## Exercise objective
Your task is to repeat only the lines from the one with "chassis_frame()" through the one with "for node in", exactly as they stand, both ends included.

## Data block
## Start

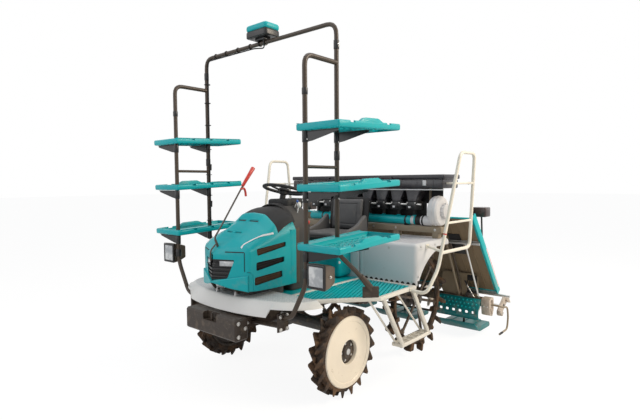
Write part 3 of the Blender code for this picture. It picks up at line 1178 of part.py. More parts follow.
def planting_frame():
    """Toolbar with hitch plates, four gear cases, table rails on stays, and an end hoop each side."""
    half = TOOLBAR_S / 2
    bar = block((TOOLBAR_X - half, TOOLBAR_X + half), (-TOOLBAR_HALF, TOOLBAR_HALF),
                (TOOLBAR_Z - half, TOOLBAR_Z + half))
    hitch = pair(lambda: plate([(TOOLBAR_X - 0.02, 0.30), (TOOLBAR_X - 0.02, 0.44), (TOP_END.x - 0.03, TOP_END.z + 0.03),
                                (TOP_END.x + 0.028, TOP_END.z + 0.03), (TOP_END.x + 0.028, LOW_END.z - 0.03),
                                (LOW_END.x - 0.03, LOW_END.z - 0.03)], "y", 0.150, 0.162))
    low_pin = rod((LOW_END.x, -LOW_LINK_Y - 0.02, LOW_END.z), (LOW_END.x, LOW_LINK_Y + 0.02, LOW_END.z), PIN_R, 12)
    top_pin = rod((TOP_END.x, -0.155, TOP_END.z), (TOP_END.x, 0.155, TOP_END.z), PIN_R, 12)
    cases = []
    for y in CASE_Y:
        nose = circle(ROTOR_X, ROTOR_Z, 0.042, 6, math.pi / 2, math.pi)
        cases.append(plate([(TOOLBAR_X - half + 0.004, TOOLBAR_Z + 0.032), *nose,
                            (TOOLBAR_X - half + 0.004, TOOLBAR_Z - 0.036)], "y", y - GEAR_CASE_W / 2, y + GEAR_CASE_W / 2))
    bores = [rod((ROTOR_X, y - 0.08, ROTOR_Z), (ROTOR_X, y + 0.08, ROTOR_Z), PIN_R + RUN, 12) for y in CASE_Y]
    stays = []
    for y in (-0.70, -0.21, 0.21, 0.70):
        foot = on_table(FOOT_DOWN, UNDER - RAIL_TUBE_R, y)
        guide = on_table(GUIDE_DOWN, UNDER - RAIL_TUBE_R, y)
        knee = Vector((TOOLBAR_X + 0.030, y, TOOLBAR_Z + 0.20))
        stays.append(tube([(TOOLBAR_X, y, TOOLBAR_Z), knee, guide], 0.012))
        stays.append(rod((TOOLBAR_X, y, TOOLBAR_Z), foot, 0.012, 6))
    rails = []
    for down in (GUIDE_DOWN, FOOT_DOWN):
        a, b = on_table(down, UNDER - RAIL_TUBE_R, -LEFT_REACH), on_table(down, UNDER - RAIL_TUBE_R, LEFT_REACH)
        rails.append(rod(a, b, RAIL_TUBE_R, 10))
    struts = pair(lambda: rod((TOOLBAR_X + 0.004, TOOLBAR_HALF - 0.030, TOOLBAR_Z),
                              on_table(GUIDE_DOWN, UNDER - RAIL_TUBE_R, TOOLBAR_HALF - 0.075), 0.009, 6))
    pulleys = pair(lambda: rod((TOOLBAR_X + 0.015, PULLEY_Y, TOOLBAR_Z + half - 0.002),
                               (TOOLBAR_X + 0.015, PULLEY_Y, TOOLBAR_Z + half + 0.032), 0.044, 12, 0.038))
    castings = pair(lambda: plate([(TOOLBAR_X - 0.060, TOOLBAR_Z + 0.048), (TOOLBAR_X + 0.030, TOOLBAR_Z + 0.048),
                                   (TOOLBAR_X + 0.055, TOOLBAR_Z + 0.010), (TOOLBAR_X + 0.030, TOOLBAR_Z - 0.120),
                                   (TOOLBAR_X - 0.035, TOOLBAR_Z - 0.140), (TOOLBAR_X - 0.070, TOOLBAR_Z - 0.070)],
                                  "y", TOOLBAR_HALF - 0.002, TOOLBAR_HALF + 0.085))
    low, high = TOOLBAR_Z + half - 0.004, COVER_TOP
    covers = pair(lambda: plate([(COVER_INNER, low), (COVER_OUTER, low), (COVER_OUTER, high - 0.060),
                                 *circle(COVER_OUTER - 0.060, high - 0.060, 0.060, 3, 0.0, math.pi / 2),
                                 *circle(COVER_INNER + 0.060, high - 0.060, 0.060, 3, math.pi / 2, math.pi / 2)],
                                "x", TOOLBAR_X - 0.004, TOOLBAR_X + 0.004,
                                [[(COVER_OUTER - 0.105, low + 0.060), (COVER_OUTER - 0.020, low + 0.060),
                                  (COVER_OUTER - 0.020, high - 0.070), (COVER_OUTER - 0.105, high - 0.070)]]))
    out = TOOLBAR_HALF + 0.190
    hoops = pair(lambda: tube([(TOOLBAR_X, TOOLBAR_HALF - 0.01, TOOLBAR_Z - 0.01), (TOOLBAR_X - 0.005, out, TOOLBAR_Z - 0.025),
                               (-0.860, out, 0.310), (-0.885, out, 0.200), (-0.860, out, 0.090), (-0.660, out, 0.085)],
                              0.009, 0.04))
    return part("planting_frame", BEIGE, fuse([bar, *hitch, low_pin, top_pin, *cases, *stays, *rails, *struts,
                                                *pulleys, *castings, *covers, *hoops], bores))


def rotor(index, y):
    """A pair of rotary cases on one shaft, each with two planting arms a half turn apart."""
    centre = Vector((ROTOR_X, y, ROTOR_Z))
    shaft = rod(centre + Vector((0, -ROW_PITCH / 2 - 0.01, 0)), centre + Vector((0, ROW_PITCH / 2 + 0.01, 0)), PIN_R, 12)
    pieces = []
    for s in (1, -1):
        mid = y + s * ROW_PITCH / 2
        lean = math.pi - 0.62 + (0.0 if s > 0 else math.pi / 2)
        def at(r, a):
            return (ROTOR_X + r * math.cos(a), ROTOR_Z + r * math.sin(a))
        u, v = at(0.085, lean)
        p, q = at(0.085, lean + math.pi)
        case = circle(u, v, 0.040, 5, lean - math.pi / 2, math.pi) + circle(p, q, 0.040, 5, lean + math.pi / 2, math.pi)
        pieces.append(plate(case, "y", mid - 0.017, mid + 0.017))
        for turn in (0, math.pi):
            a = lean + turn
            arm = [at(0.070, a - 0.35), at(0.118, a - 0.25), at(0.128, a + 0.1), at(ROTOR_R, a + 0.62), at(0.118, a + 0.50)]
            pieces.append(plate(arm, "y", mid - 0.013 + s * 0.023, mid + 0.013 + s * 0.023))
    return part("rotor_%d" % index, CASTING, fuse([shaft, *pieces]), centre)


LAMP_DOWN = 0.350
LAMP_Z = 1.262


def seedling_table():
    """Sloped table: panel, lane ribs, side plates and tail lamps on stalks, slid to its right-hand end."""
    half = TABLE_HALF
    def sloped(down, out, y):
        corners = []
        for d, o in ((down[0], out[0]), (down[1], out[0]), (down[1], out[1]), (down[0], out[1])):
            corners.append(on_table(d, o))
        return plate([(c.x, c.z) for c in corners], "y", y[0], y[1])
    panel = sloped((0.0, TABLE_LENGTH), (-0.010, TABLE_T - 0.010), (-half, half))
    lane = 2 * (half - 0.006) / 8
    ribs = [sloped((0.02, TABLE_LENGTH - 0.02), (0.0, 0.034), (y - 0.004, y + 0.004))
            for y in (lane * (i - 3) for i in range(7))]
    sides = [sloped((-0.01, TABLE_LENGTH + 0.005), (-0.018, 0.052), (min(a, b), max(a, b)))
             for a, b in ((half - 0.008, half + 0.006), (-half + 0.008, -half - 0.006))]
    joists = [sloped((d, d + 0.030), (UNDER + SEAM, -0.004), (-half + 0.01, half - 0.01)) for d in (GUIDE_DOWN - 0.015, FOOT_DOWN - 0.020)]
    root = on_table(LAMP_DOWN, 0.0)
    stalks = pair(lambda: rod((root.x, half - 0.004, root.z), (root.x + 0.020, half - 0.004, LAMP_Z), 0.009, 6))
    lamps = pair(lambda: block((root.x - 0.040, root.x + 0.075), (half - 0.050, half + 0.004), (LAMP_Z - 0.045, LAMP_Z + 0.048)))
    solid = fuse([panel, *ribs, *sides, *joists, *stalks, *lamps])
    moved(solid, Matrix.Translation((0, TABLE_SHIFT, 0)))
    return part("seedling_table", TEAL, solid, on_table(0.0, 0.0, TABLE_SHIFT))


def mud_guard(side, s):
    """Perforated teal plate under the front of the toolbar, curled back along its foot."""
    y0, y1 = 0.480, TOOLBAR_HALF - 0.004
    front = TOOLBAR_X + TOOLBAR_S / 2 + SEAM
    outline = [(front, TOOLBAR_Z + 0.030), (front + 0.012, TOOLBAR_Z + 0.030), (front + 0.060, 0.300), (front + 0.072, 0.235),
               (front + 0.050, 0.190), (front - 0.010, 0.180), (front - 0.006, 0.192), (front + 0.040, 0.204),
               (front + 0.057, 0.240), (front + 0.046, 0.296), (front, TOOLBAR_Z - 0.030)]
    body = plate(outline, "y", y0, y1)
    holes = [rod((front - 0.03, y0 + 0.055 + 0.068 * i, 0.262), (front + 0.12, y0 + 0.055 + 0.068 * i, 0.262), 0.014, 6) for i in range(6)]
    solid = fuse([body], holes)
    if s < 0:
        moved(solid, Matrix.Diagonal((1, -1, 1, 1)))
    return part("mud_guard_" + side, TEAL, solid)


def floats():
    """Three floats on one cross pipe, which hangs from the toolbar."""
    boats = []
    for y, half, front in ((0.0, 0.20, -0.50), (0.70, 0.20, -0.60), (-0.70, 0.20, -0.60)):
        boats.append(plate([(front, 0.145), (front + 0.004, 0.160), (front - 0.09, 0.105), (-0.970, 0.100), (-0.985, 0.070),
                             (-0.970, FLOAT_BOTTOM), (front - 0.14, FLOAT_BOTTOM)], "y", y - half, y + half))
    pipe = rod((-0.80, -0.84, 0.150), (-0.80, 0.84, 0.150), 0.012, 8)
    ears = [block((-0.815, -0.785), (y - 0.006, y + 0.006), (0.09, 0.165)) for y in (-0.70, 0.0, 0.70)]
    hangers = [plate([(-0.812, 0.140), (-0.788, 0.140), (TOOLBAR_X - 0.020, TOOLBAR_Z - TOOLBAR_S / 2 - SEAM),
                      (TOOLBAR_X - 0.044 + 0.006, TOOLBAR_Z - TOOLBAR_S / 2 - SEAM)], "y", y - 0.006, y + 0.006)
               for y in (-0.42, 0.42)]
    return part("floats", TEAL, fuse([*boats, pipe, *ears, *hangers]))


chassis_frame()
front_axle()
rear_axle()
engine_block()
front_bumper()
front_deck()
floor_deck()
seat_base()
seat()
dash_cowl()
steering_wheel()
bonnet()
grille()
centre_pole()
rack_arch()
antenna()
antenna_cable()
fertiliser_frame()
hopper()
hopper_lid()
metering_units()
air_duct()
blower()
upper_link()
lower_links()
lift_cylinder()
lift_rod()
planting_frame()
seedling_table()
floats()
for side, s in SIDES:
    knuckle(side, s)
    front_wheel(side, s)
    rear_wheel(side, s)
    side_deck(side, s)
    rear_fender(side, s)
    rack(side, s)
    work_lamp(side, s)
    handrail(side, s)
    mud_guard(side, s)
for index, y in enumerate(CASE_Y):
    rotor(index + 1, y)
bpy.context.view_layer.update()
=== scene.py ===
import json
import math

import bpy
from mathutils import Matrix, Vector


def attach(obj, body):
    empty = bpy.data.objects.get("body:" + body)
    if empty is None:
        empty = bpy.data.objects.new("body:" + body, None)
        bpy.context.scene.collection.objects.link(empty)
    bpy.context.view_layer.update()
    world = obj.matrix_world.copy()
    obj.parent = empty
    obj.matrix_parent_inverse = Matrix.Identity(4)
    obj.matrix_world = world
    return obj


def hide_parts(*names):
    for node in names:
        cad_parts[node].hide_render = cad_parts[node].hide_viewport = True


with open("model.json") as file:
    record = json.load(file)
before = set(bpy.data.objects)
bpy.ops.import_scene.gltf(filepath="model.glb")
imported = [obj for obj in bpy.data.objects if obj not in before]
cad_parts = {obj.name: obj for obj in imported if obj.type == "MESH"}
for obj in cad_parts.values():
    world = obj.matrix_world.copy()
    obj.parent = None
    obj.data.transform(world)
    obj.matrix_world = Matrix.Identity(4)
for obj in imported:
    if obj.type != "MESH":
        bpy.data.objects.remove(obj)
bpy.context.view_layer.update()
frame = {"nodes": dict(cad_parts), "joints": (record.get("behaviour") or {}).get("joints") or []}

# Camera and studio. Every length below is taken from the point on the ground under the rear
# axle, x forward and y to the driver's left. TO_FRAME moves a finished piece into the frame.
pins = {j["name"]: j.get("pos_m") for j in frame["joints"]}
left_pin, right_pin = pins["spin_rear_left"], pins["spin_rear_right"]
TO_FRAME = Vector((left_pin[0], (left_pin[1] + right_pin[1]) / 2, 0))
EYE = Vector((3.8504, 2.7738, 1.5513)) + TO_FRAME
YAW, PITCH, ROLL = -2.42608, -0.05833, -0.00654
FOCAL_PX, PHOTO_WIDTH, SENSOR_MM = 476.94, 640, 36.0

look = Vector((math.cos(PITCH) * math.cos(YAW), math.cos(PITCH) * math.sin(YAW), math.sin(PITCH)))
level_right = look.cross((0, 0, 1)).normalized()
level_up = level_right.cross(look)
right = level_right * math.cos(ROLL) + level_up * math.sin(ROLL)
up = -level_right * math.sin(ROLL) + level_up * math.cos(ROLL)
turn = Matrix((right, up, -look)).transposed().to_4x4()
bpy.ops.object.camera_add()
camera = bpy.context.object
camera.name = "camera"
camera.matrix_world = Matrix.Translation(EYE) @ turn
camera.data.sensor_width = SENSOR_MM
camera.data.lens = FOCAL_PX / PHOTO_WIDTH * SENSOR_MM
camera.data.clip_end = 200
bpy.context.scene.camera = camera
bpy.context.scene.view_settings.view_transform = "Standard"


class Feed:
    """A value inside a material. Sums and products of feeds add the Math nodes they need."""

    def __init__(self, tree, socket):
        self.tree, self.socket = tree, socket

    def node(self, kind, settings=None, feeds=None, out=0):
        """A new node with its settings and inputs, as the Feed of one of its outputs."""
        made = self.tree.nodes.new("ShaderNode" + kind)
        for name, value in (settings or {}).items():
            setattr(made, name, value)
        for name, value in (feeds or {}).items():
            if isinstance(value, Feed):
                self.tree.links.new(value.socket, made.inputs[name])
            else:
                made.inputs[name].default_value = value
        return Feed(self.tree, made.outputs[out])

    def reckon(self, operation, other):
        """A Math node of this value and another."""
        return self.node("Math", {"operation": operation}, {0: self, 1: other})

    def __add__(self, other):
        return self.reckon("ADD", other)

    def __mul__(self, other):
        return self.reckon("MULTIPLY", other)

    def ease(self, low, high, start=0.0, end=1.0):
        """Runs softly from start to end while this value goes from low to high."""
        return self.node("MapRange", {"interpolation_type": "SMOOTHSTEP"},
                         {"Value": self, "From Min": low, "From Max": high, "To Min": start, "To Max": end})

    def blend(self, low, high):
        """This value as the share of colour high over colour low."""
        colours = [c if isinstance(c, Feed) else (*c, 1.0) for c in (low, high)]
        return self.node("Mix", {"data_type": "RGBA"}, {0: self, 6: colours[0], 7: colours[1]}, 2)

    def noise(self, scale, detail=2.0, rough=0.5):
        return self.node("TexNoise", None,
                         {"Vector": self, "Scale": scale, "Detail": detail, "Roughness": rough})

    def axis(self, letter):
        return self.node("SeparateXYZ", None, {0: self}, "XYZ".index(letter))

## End

## Output of the task
chassis_frame()
front_axle()
rear_axle()
engine_block()
front_bumper()
front_deck()
floor_deck()
seat_base()
seat()
dash_cowl()
steering_wheel()
bonnet()
grille()
centre_pole()
rack_arch()
antenna()
antenna_cable()
fertiliser_frame()
hopper()
hopper_lid()
metering_units()
air_duct()
blower()
upper_link()
lower_links()
lift_cylinder()
lift_rod()
planting_frame()
seedling_table()
floats()
for side, s in SIDES:
    knuckle(side, s)
    front_wheel(side, s)
    rear_wheel(side, s)
    side_deck(side, s)
    rear_fender(side, s)
    rack(side, s)
    work_lamp(side, s)
    handrail(side, s)
    mud_guard(side, s)
for index, y in enumerate(CASE_Y):
    rotor(index + 1, y)
bpy.context.view_layer.update()
=== scene.py ===
import json
import math

import bpy
from mathutils import Matrix, Vector


def attach(obj, body):
    empty = bpy.data.objects.get("body:" + body)
    if empty is None:
        empty = bpy.data.objects.new("body:" + body, None)
        bpy.context.scene.collection.objects.link(empty)
    bpy.context.view_layer.update()
    world = obj.matrix_world.copy()
    obj.parent = empty
    obj.matrix_parent_inverse = Matrix.Identity(4)
    obj.matrix_world = world
    return obj


def hide_parts(*names):
    for node in names:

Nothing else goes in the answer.